We’ve commented on these ‘facts’ previously and pointed out that they never seem to increase since we first quoted them over five years ago, and wonderment at how these numbers of installed surveillance cameras were ever established?

There was an interesting piece in The Guardian yesterday by Paul Lewis, with many links to research and the original documents that first cited (in some cases made-up) these claims.

David Aaronovitch has been snooping on statistics. His mission: to get to the bottom of the dubious claim, often quoted as fact, that the average Briton is caught on 300 CCTV cameras a day.

The statistic is fiction. Or at least was written as such when it first appeared in 1999 in the book The Maximum Surveillance Society. The author, Sheffield University’s Professor Clive Norris stated clearly in the book that the “contrived account” of a day in the life of a man called Thomas Reams was “a fictional construction” designed to mirror the reality of routine surveillance. That important detail appears to have been lost when the estimate was referenced in a landmark study for the Office of the Information Commissioner.

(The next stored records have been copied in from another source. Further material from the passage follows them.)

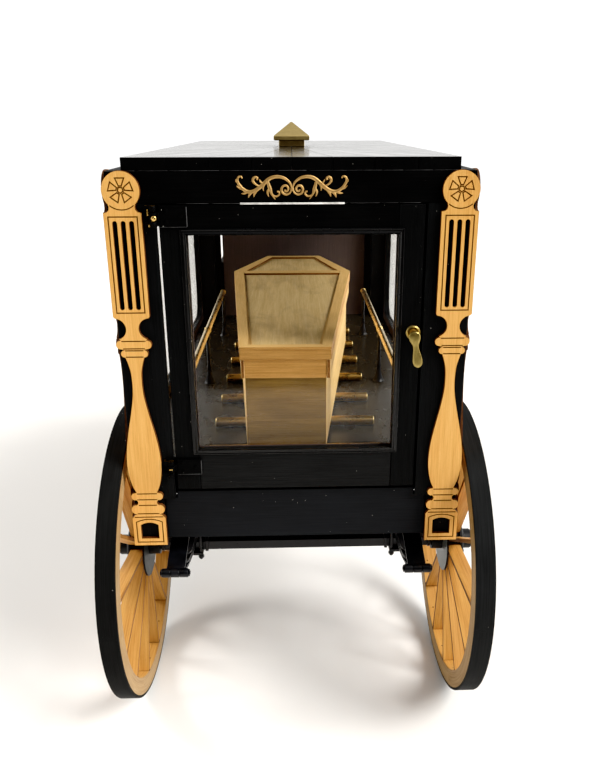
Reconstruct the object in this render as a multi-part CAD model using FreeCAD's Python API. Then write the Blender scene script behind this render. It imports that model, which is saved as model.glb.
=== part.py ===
import FreeCAD, Part
import math
import os

os.makedirs("parts", exist_ok=True)
V = FreeCAD.Vector

# ---------------------------------------------------------------- main sizes, mm
# X right, Y forward (towards the pole), Z up.  y = 0 here is the rear face of the body,
# z = 0 the ground; everything is moved back by Y_SHIFT on export.
ROOF_TOP = 224.0
ROOF_T = 4.2
ROOF_W = 110.4
BODY_L = 232.0
BODY_HALF = 60.8          # outer face of the side walls
BODY_BOTTOM = 82.0
HEADER_Z = 209.4          # underside of the header boards
DECK_TOP = 115.0
DECK_T = 2.6
PLY = 1.3                 # baluster sheet
BAL_C = 55.6              # baluster centre line from the body's middle plane
STILE_IN = 45.0           # inner edge of the corner stiles
STILE_BOTTOM = 101.0
WALL_T = 2.4

DOOR_X0, DOOR_X1 = -44.2, 44.3
DOOR_Z0, DOOR_Z1 = 105.0, 209.0
DOOR_T = 3.0
GLASS_HALF = 35.5
GLASS_Z0, GLASS_Z1 = 121.2, 199.2
HINGE_X, HINGE_Y = -45.7, -1.9

REAR_R, REAR_Y = 62.0, 32.7
FRONT_R, FRONT_Y = 42.0, 280.0
WHEEL_X0, WHEEL_X1 = 64.0, 71.2   # tread, from the middle plane
TYRE_T = 1.1
RIM_T = 6.6
AXLE_R = 2.0
BORE_R = 2.4
SPRING_X = 46.5
LEAF_W = 7.0

POLE_TIP = 500.0
Y_SHIFT = -(POLE_TIP + REAR_Y - REAR_R) / 2.0


# ---------------------------------------------------------------- helpers
def box(x0, x1, y0, y1, z0, z1):
    return Part.makeBox(x1 - x0, y1 - y0, z1 - z0, V(x0, y0, z0))


def cyl_x(r, x0, x1, y, z):
    return Part.makeCylinder(r, x1 - x0, V(x0, y, z), V(1, 0, 0))


def cyl_y(r, y0, y1, x, z):
    return Part.makeCylinder(r, y1 - y0, V(x, y0, z), V(0, 1, 0))


def cyl_z(r, z0, z1, x, y):
    return Part.makeCylinder(r, z1 - z0, V(x, y, z0), V(0, 0, 1))


def prism_xz(points, y0, y1):
    w = Part.makePolygon([V(x, y0, z) for x, z in points] + [V(points[0][0], y0, points[0][1])])
    return Part.Face(w).extrude(V(0, y1 - y0, 0))


def prism_yz(points, x0, x1):
    w = Part.makePolygon([V(x0, y, z) for y, z in points] + [V(x0, points[0][0], points[0][1])])
    return Part.Face(w).extrude(V(x1 - x0, 0, 0))


def prism_xy(points, z0, z1):
    w = Part.makePolygon([V(x, y, z0) for x, y in points] + [V(points[0][0], points[0][1], z0)])
    return Part.Face(w).extrude(V(0, 0, z1 - z0))


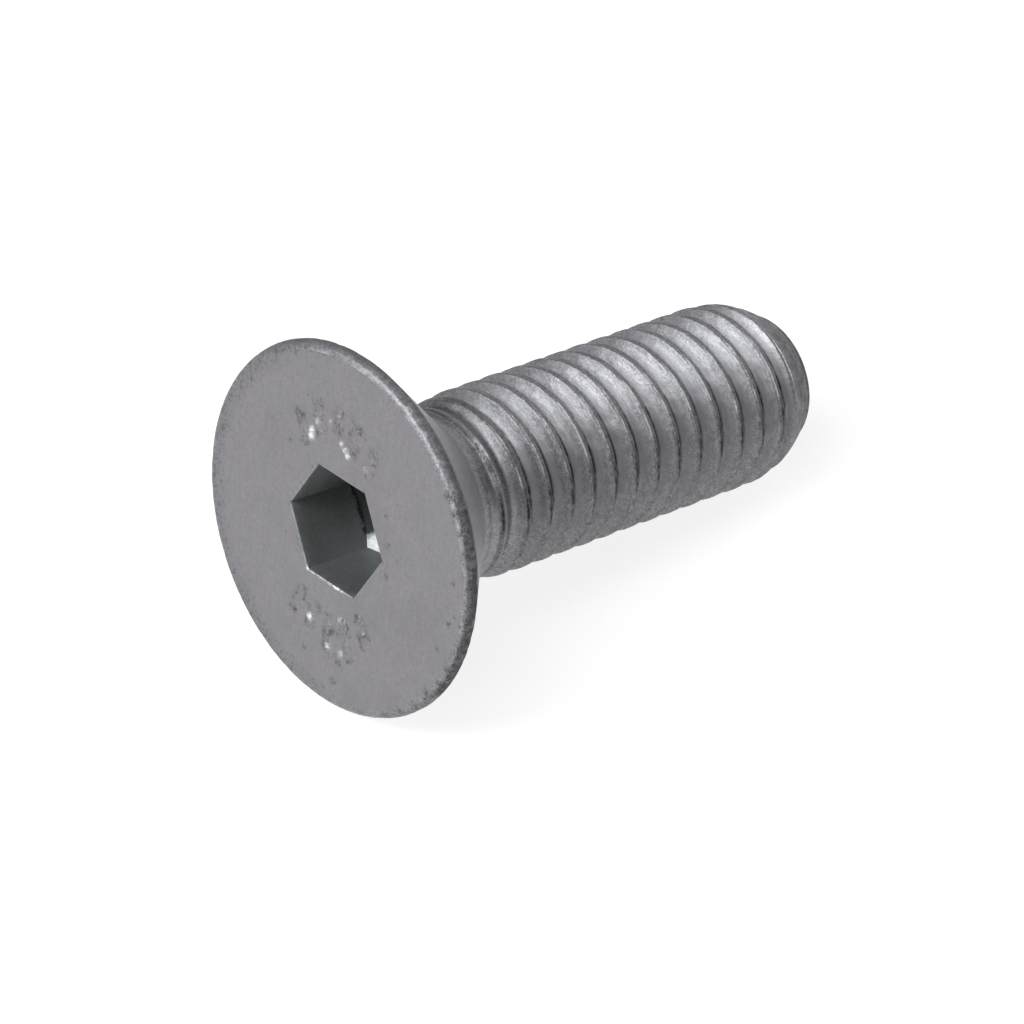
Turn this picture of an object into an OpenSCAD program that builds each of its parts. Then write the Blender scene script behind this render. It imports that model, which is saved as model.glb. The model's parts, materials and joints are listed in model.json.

The original detective work of chasing these stats was carried out by David Aaronovitch in an article in The Times:

The mystery stat was sitting on one of our Times blogs and read “the average Brit is caught on security cameras some 300 times a day” and, God knows why, I just decided to chase the number down and find out where it came from. The colleague responsible for the blog referred me to a couple of news stories, and to a document issued by the office of an important and newsworthy quango.